((

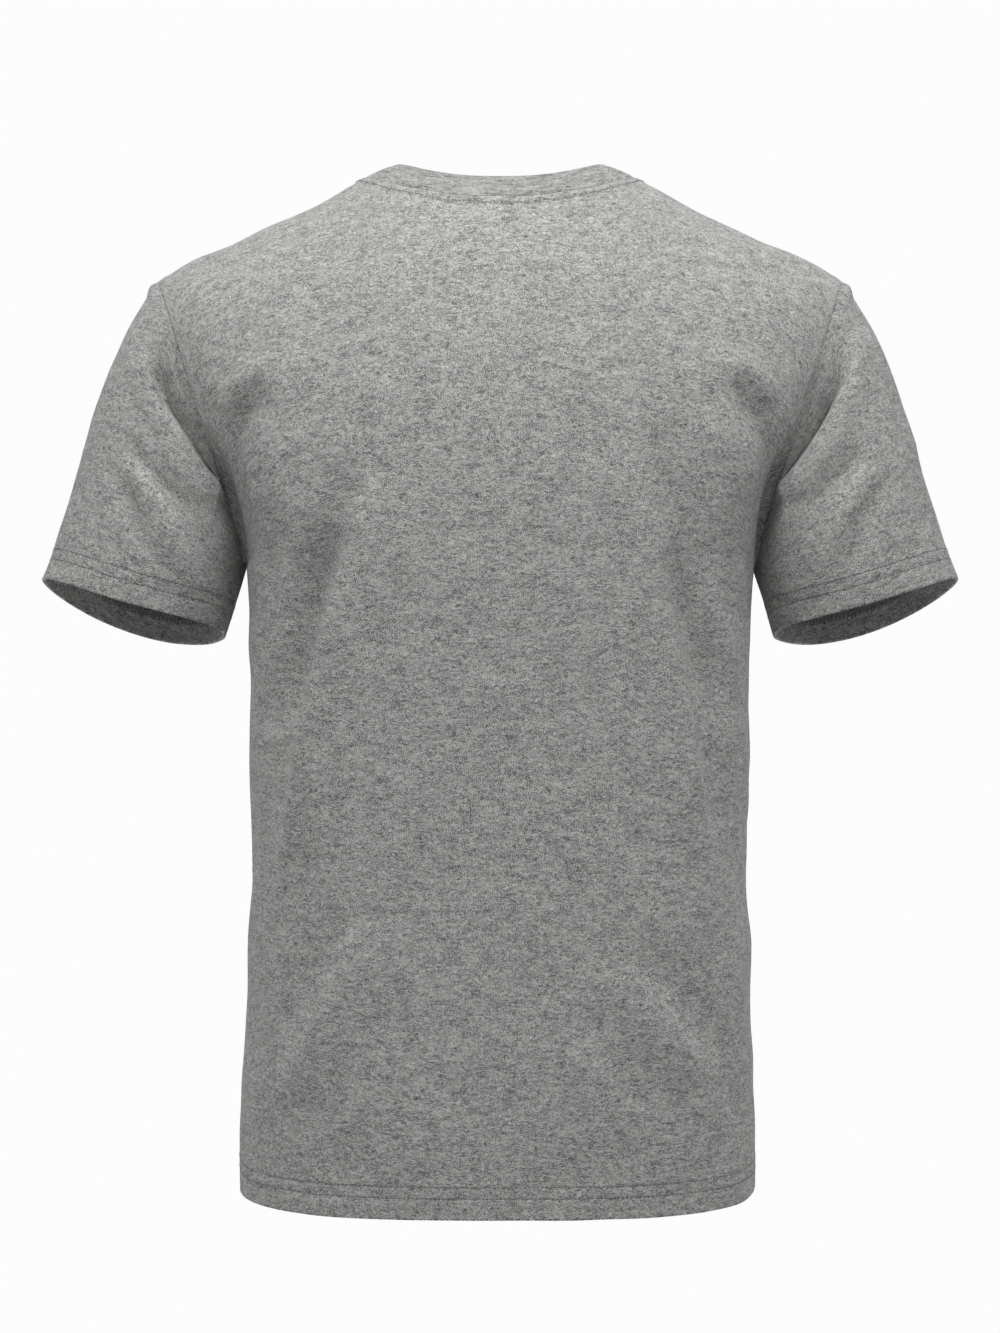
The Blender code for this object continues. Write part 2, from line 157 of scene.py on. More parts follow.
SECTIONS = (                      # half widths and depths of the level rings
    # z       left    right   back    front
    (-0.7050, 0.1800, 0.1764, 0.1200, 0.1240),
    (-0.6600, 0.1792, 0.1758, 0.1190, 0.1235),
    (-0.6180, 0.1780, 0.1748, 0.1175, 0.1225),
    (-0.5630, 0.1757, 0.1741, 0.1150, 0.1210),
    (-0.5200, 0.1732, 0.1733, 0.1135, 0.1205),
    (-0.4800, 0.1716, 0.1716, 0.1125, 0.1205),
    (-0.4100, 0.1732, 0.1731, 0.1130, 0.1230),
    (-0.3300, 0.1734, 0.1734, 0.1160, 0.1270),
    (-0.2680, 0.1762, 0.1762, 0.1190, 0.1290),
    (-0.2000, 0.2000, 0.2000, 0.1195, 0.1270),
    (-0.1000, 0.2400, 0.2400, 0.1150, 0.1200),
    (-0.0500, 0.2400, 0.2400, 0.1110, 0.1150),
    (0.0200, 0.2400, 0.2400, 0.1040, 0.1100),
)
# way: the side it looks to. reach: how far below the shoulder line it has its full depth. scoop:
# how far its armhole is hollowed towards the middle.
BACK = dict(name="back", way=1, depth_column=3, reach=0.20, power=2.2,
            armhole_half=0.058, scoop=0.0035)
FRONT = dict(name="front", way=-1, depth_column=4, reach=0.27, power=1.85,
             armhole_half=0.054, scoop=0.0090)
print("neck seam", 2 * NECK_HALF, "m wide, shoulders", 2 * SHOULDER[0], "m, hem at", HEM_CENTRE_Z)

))

→ Stated task: Please output the entire listing exactly as it stands.

→ Answer to this task:
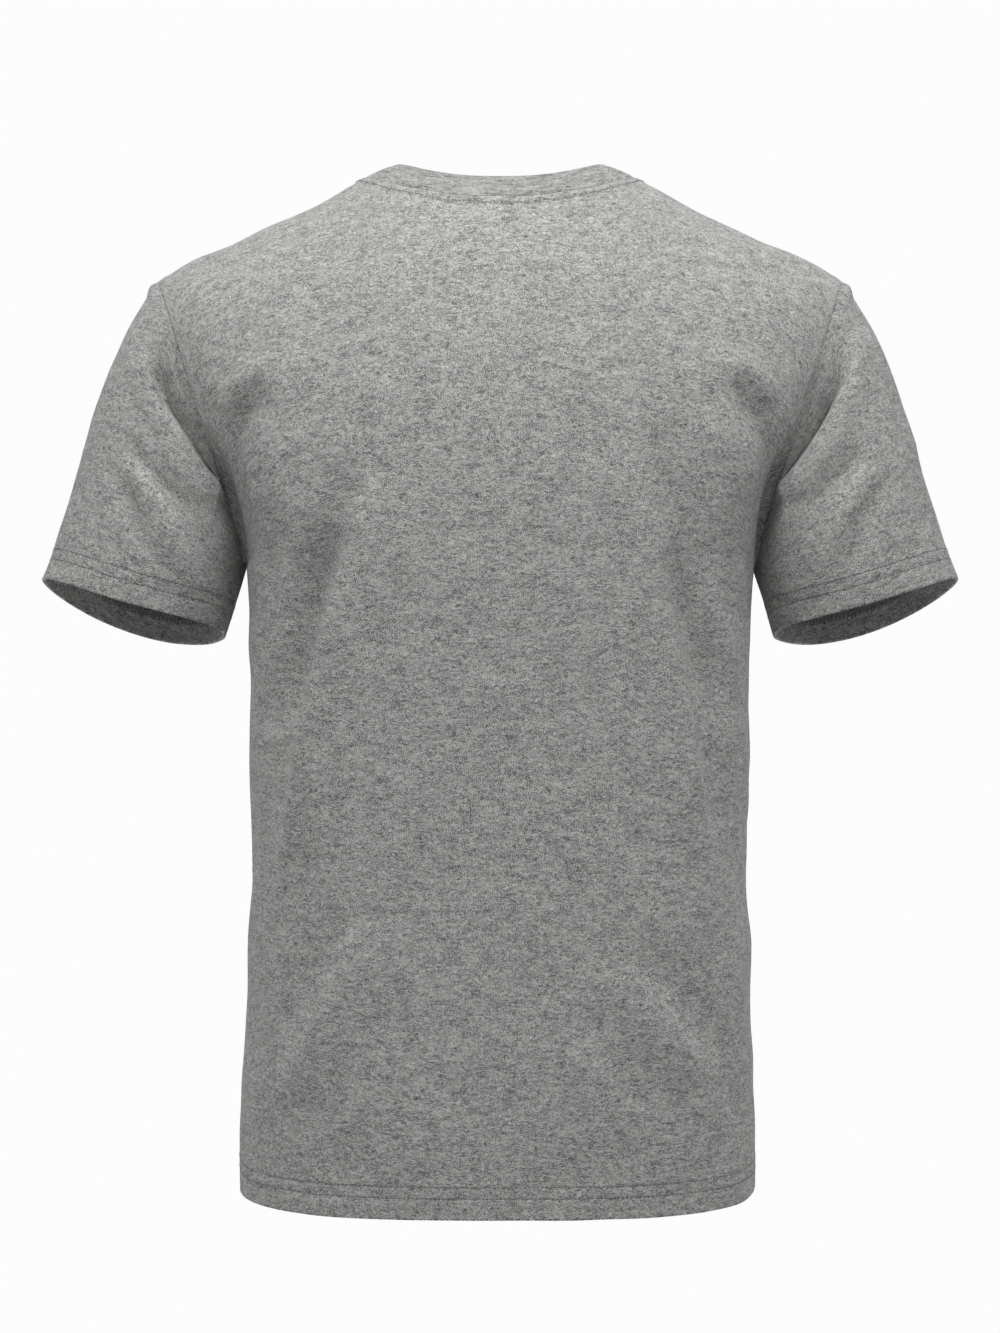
The Blender code for this object continues. Write part 2, from line 157 of scene.py on. More parts follow.
SECTIONS = (                      # half widths and depths of the level rings
    # z       left    right   back    front
    (-0.7050, 0.1800, 0.1764, 0.1200, 0.1240),
    (-0.6600, 0.1792, 0.1758, 0.1190, 0.1235),
    (-0.6180, 0.1780, 0.1748, 0.1175, 0.1225),
    (-0.5630, 0.1757, 0.1741, 0.1150, 0.1210),
    (-0.5200, 0.1732, 0.1733, 0.1135, 0.1205),
    (-0.4800, 0.1716, 0.1716, 0.1125, 0.1205),
    (-0.4100, 0.1732, 0.1731, 0.1130, 0.1230),
    (-0.3300, 0.1734, 0.1734, 0.1160, 0.1270),
    (-0.2680, 0.1762, 0.1762, 0.1190, 0.1290),
    (-0.2000, 0.2000, 0.2000, 0.1195, 0.1270),
    (-0.1000, 0.2400, 0.2400, 0.1150, 0.1200),
    (-0.0500, 0.2400, 0.2400, 0.1110, 0.1150),
    (0.0200, 0.2400, 0.2400, 0.1040, 0.1100),
)
# way: the side it looks to. reach: how far below the shoulder line it has its full depth. scoop:
# how far its armhole is hollowed towards the middle.
BACK = dict(name="back", way=1, depth_column=3, reach=0.20, power=2.2,
            armhole_half=0.058, scoop=0.0035)
FRONT = dict(name="front", way=-1, depth_column=4, reach=0.27, power=1.85,
             armhole_half=0.054, scoop=0.0090)
print("neck seam", 2 * NECK_HALF, "m wide, shoulders", 2 * SHOULDER[0], "m, hem at", HEM_CENTRE_Z)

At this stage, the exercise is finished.